- [Work to be completed]
Everything from the first line to the line containing "cut pattern of" is to be repeated exactly; nothing past it.
:::
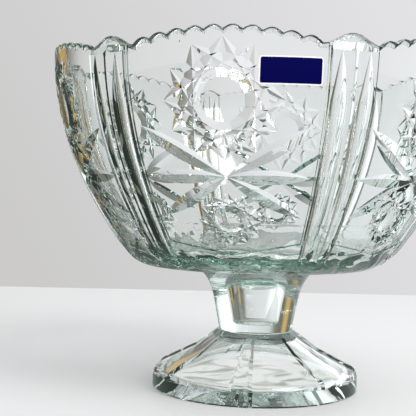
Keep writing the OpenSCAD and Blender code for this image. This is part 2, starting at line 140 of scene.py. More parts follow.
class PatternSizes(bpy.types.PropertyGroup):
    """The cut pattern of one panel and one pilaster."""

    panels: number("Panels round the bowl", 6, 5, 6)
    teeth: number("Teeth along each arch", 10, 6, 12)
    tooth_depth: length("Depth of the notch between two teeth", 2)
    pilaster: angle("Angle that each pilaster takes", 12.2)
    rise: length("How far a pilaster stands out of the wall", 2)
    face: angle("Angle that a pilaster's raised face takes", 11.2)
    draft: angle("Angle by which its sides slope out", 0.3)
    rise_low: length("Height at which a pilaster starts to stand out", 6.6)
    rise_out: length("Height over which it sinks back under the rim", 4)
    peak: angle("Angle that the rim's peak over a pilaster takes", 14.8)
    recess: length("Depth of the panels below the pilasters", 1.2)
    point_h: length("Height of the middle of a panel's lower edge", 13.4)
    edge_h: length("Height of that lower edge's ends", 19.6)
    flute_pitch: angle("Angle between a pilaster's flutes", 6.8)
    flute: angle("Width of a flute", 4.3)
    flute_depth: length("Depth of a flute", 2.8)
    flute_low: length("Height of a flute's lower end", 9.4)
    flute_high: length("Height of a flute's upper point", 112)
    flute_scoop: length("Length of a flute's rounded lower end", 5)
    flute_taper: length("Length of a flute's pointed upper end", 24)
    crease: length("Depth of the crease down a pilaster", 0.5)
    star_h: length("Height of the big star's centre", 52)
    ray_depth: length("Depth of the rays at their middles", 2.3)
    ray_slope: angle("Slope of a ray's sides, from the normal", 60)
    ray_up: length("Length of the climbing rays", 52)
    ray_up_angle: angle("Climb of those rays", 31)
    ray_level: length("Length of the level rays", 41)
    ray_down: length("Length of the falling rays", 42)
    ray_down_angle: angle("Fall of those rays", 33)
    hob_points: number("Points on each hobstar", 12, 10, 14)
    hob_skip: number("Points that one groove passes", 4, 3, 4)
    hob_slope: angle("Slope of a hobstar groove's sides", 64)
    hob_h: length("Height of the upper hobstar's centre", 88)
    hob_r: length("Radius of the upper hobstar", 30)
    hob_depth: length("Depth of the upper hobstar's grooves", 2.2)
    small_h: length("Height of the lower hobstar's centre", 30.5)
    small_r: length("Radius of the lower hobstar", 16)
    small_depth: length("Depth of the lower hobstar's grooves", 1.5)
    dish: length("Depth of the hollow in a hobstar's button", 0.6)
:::
- [Problem solution]
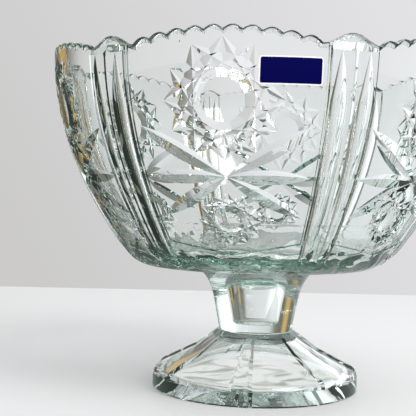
Keep writing the OpenSCAD and Blender code for this image. This is part 2, starting at line 140 of scene.py. More parts follow.
class PatternSizes(bpy.types.PropertyGroup):
    """The cut pattern of one panel and one pilaster."""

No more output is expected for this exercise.